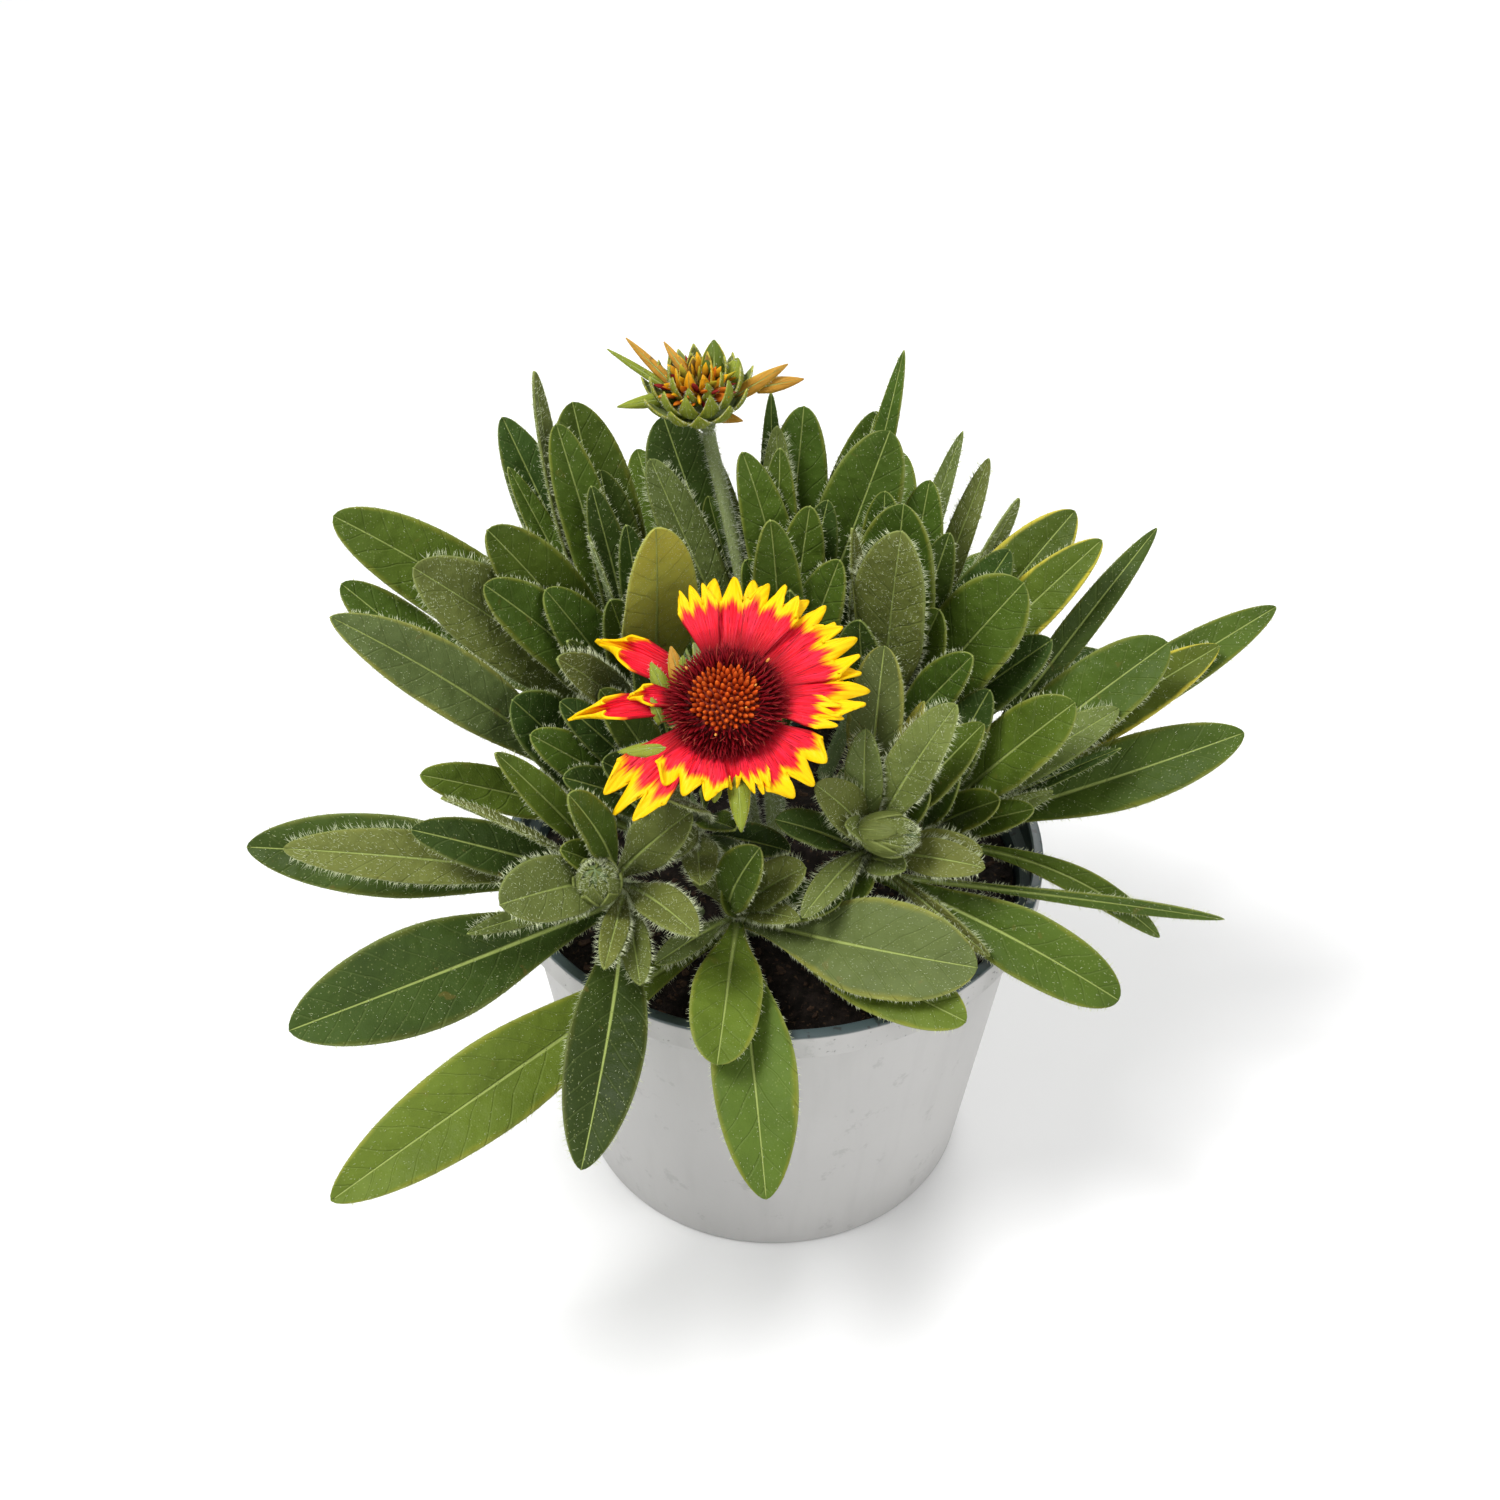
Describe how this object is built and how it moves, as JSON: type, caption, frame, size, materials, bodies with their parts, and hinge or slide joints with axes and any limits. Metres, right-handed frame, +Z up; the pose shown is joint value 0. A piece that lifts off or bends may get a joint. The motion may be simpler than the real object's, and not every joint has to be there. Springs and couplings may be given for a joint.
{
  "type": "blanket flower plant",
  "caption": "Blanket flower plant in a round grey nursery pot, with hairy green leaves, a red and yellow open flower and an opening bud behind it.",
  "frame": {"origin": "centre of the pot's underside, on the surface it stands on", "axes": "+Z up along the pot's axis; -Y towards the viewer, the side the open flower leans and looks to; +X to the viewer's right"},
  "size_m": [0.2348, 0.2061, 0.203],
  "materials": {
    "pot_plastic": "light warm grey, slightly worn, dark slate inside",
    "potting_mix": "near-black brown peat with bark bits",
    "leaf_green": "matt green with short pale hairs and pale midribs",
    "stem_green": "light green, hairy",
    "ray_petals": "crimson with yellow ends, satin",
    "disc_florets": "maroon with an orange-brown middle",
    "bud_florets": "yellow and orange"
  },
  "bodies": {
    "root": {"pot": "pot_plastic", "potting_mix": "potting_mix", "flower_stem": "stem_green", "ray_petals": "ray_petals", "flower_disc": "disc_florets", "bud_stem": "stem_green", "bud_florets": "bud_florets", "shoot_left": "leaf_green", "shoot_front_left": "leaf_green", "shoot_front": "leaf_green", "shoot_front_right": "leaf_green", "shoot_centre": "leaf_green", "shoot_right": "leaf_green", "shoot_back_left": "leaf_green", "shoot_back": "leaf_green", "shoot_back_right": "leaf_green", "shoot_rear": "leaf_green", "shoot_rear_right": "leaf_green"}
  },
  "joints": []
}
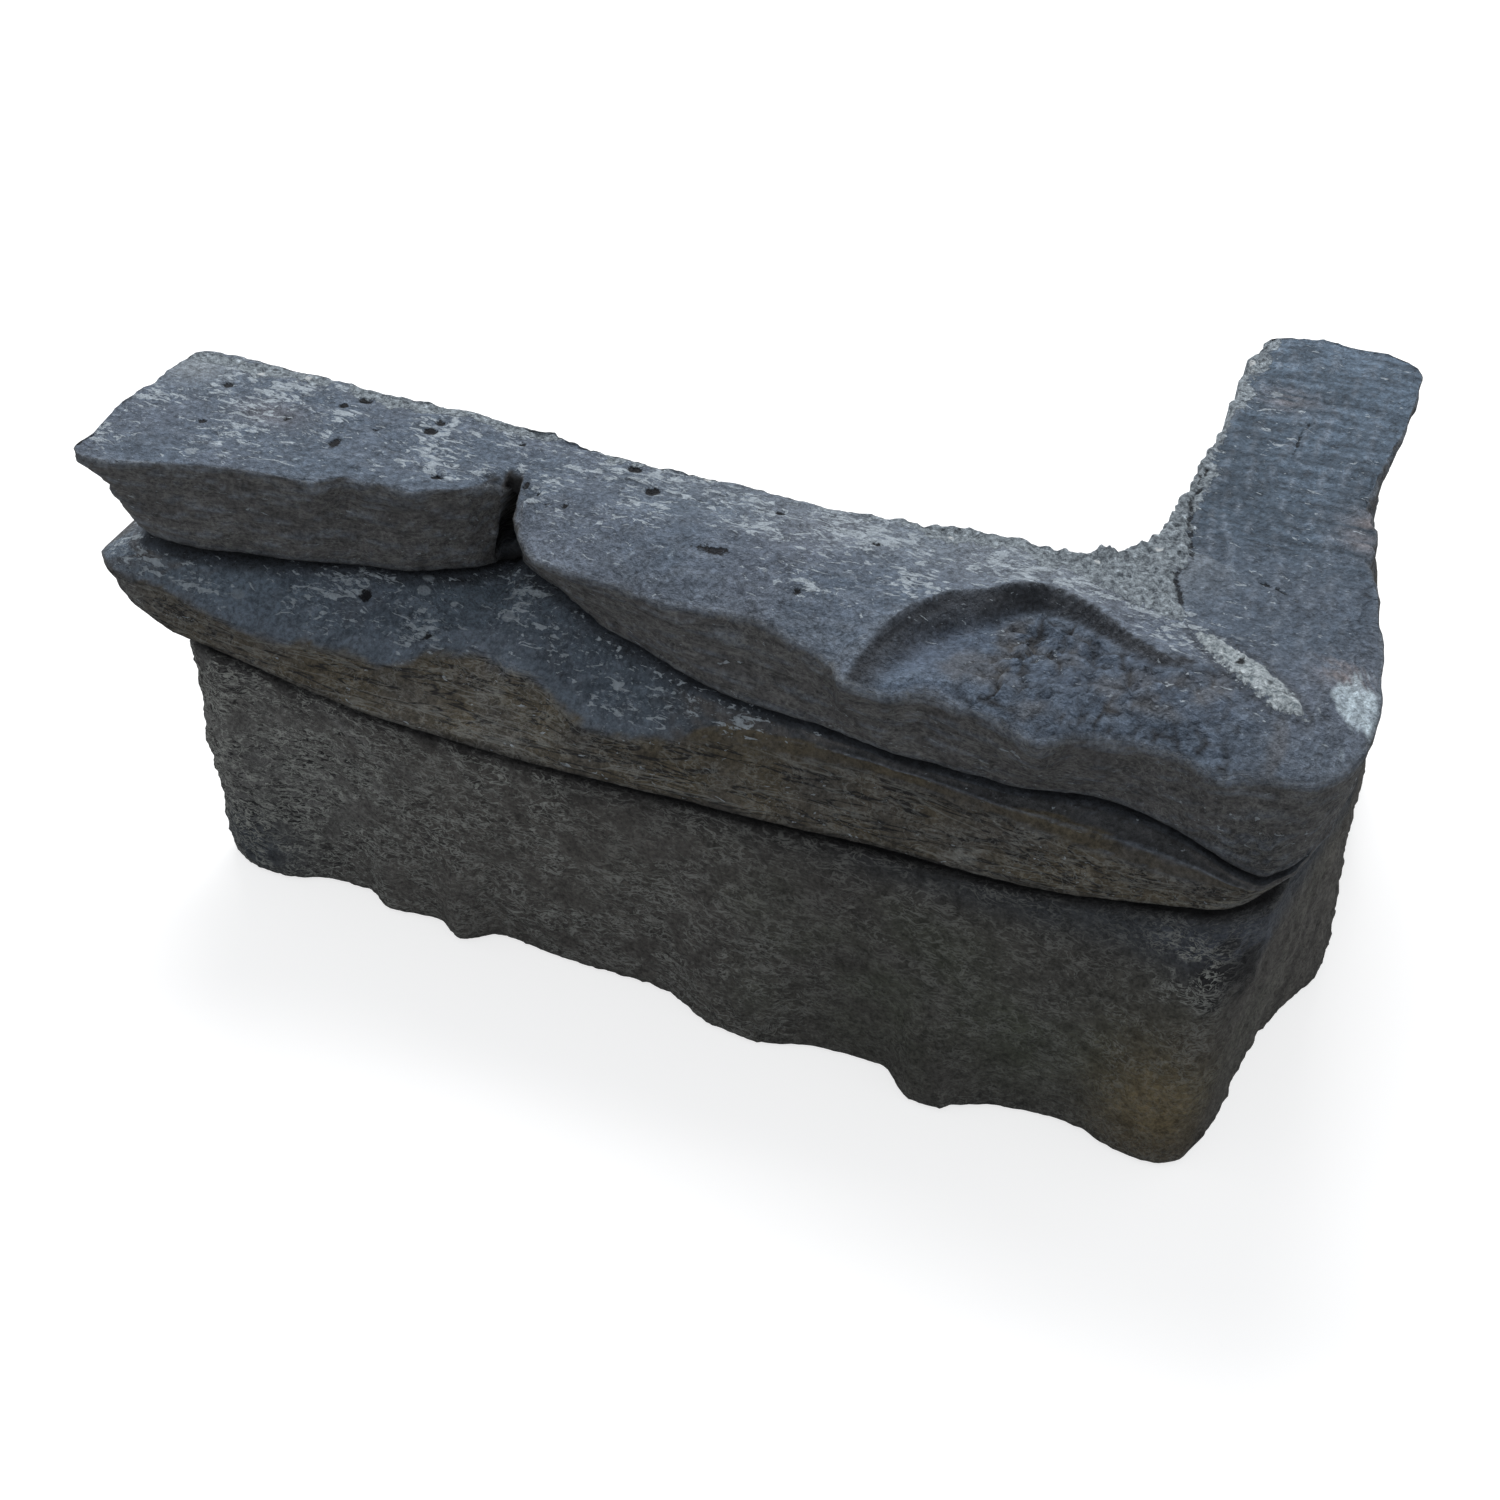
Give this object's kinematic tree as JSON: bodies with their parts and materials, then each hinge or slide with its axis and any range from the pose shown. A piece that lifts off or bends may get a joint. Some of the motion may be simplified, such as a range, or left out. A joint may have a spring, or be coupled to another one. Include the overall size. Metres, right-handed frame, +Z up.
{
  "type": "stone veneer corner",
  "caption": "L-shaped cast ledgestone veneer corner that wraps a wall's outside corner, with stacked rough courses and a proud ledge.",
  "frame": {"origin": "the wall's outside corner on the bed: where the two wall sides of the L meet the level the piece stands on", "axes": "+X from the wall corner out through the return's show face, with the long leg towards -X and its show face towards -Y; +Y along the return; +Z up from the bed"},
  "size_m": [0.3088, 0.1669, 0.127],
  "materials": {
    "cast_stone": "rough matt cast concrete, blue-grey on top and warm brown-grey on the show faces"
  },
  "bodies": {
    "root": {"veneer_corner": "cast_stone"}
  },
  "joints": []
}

What is expected. Word for word, restate all of the data shown above.

Task answer.
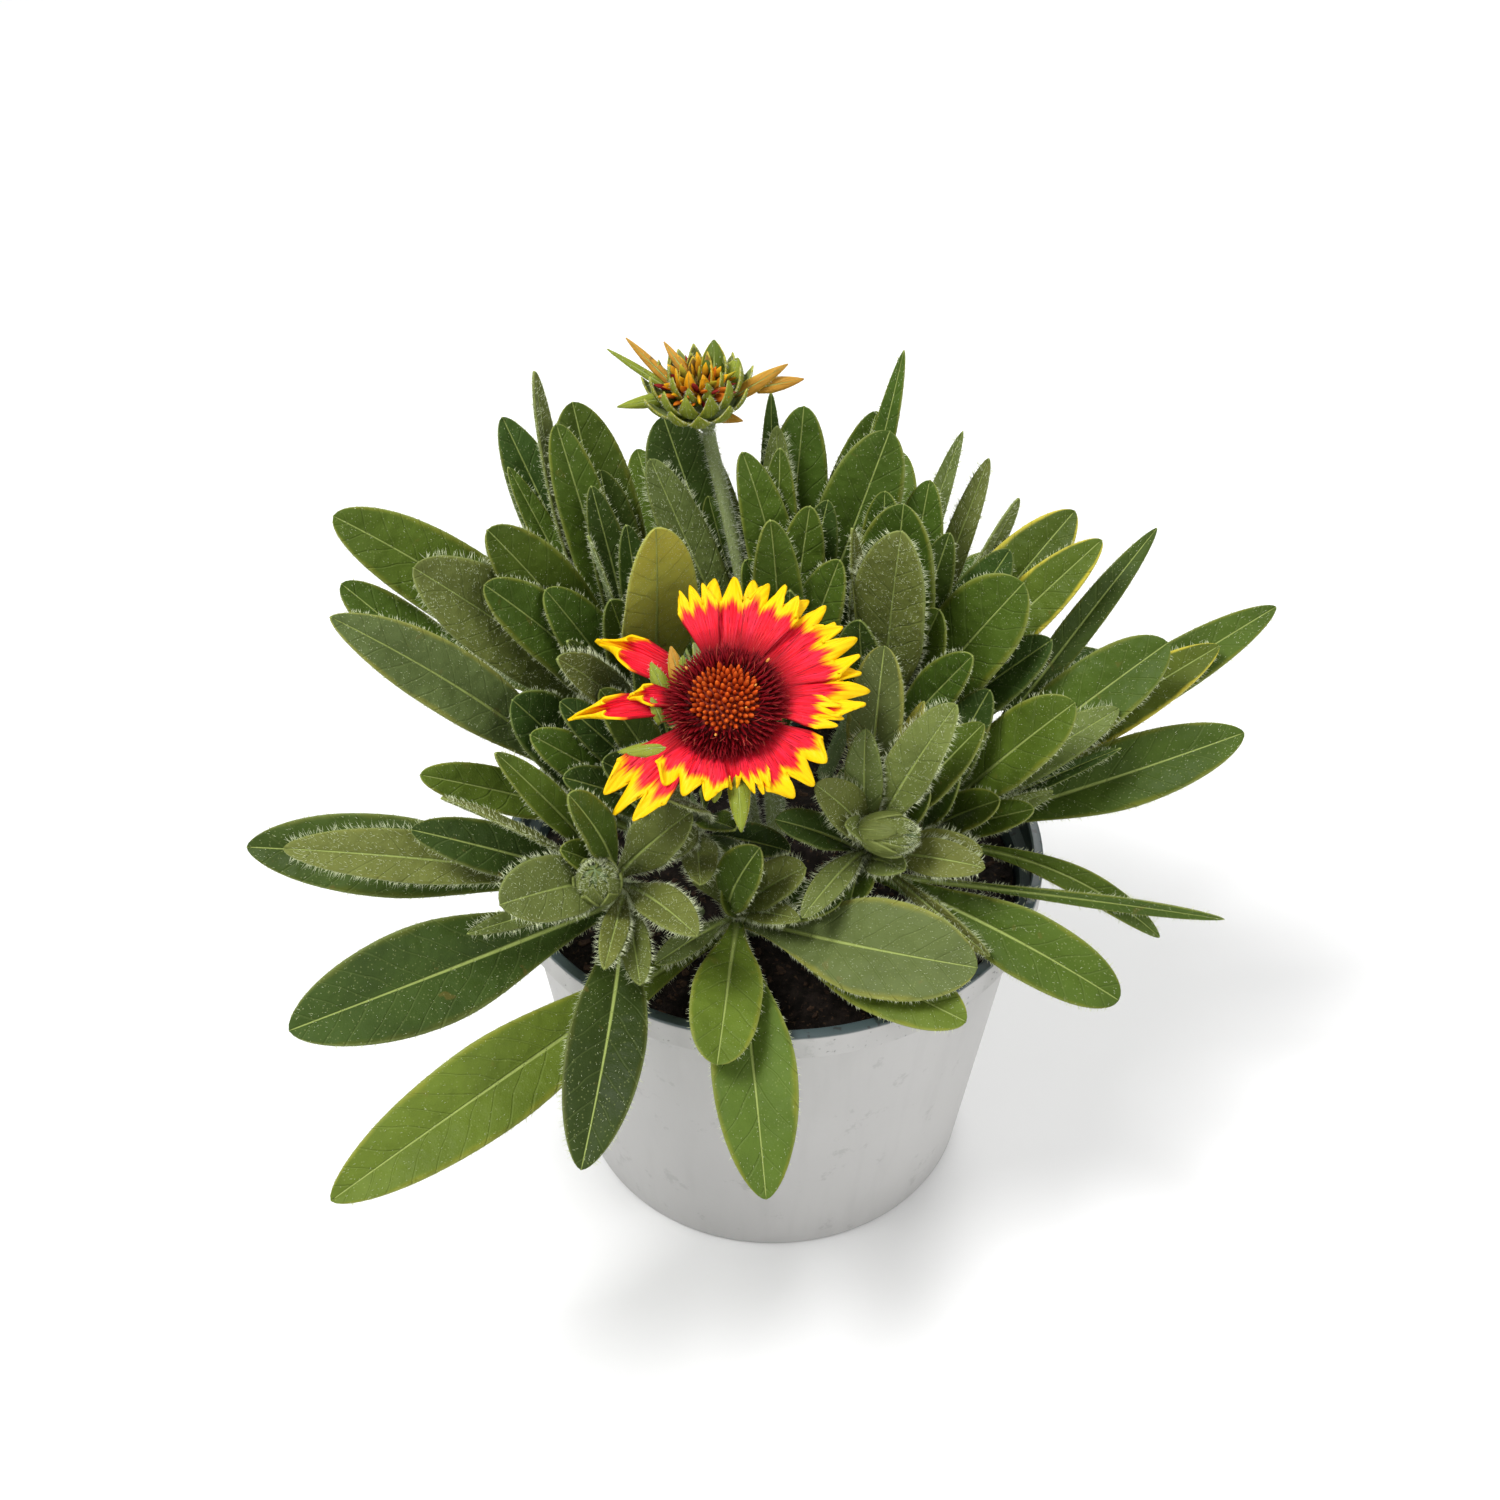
Describe how this object is built and how it moves, as JSON: type, caption, frame, size, materials, bodies with their parts, and hinge or slide joints with axes and any limits. Metres, right-handed frame, +Z up; the pose shown is joint value 0. A piece that lifts off or bends may get a joint. The motion may be simpler than the real object's, and not every joint has to be there. Springs and couplings may be given for a joint.
{
  "type": "blanket flower plant",
  "caption": "Blanket flower plant in a round grey nursery pot, with hairy green leaves, a red and yellow open flower and an opening bud behind it.",
  "frame": {"origin": "centre of the pot's underside, on the surface it stands on", "axes": "+Z up along the pot's axis; -Y towards the viewer, the side the open flower leans and looks to; +X to the viewer's right"},
  "size_m": [0.2348, 0.2061, 0.203],
  "materials": {
    "pot_plastic": "light warm grey, slightly worn, dark slate inside",
    "potting_mix": "near-black brown peat with bark bits",
    "leaf_green": "matt green with short pale hairs and pale midribs",
    "stem_green": "light green, hairy",
    "ray_petals": "crimson with yellow ends, satin",
    "disc_florets": "maroon with an orange-brown middle",
    "bud_florets": "yellow and orange"
  },
  "bodies": {
    "root": {"pot": "pot_plastic", "potting_mix": "potting_mix", "flower_stem": "stem_green", "ray_petals": "ray_petals", "flower_disc": "disc_florets", "bud_stem": "stem_green", "bud_florets": "bud_florets", "shoot_left": "leaf_green", "shoot_front_left": "leaf_green", "shoot_front": "leaf_green", "shoot_front_right": "leaf_green", "shoot_centre": "leaf_green", "shoot_right": "leaf_green", "shoot_back_left": "leaf_green", "shoot_back": "leaf_green", "shoot_back_right": "leaf_green", "shoot_rear": "leaf_green", "shoot_rear_right": "leaf_green"}
  },
  "joints": []
}
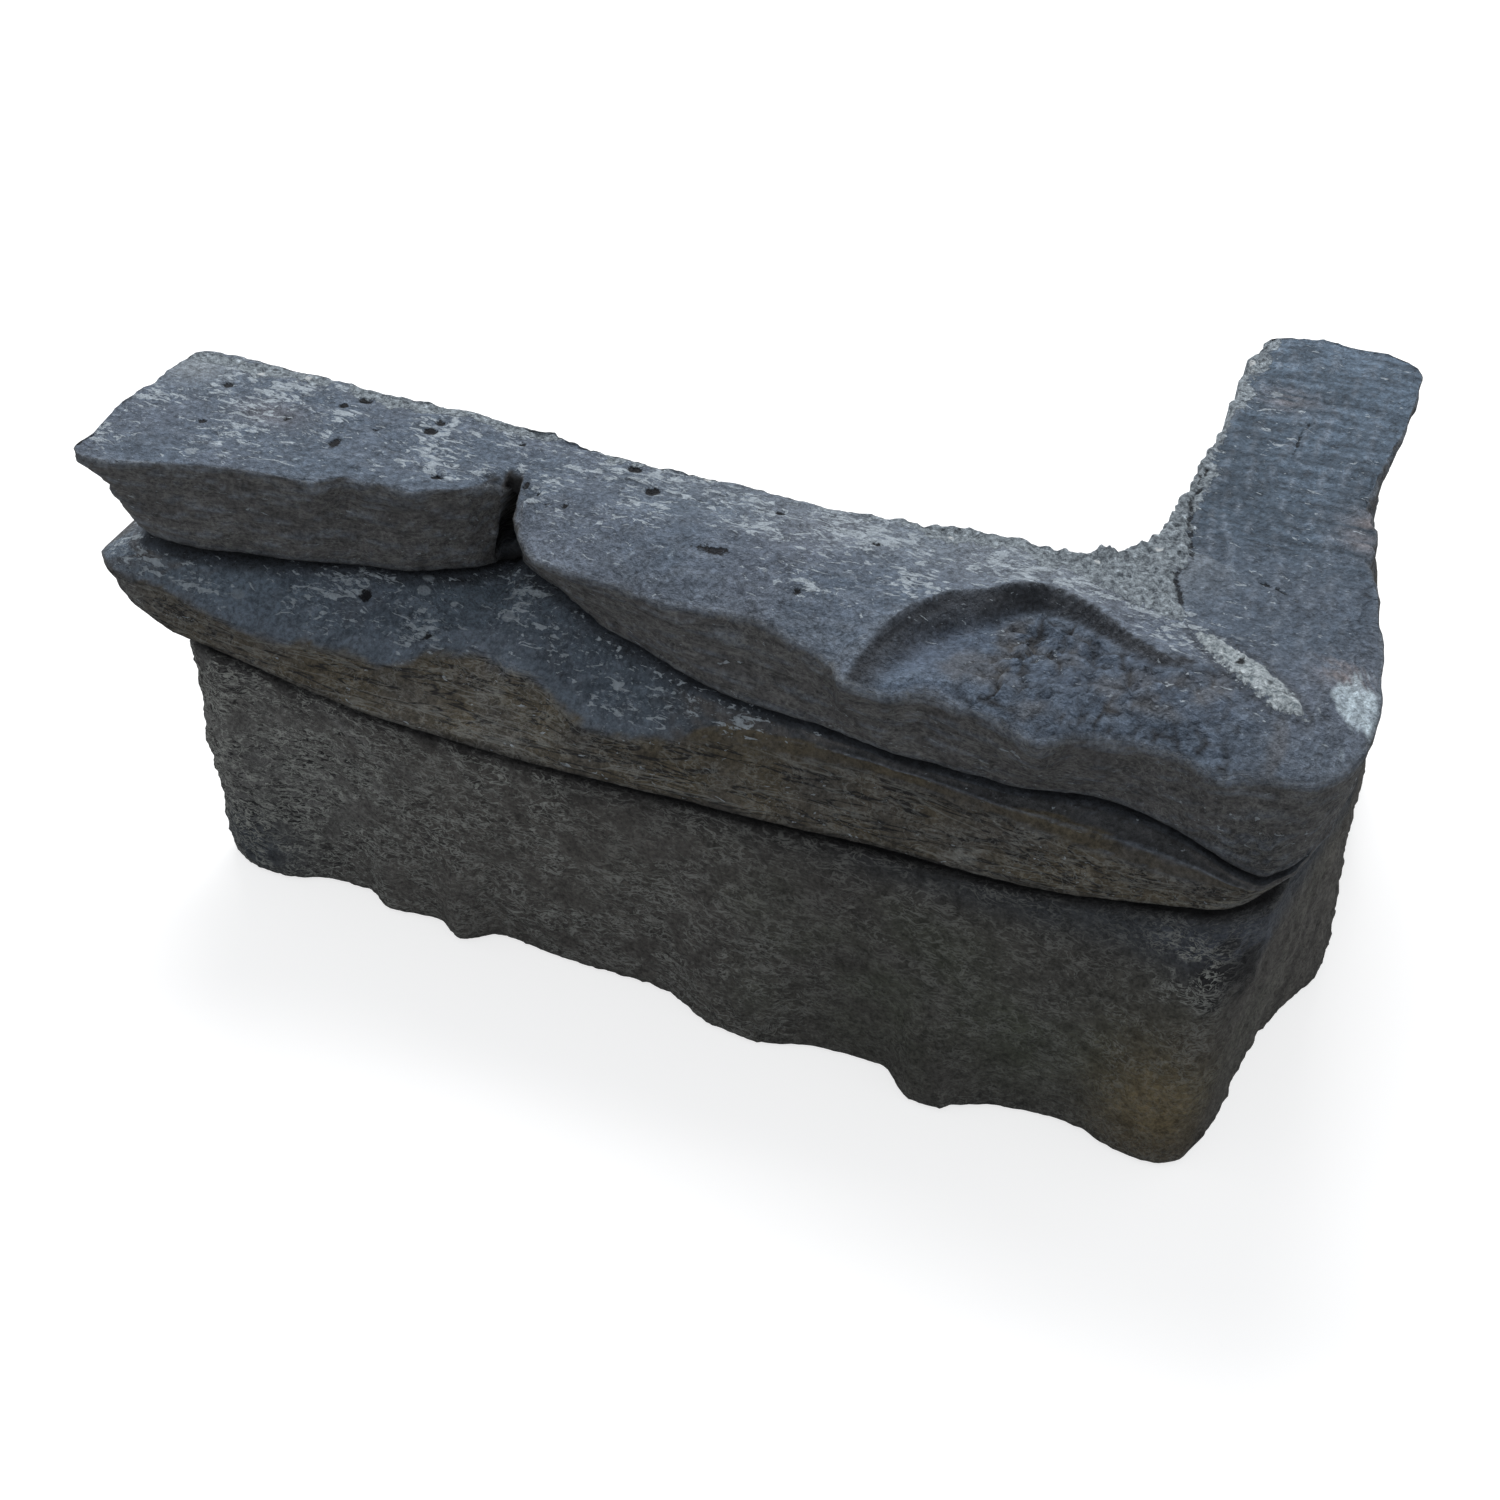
Give this object's kinematic tree as JSON: bodies with their parts and materials, then each hinge or slide with its axis and any range from the pose shown. A piece that lifts off or bends may get a joint. Some of the motion may be simplified, such as a range, or left out. A joint may have a spring, or be coupled to another one. Include the overall size. Metres, right-handed frame, +Z up.
{
  "type": "stone veneer corner",
  "caption": "L-shaped cast ledgestone veneer corner that wraps a wall's outside corner, with stacked rough courses and a proud ledge.",
  "frame": {"origin": "the wall's outside corner on the bed: where the two wall sides of the L meet the level the piece stands on", "axes": "+X from the wall corner out through the return's show face, with the long leg towards -X and its show face towards -Y; +Y along the return; +Z up from the bed"},
  "size_m": [0.3088, 0.1669, 0.127],
  "materials": {
    "cast_stone": "rough matt cast concrete, blue-grey on top and warm brown-grey on the show faces"
  },
  "bodies": {
    "root": {"veneer_corner": "cast_stone"}
  },
  "joints": []
}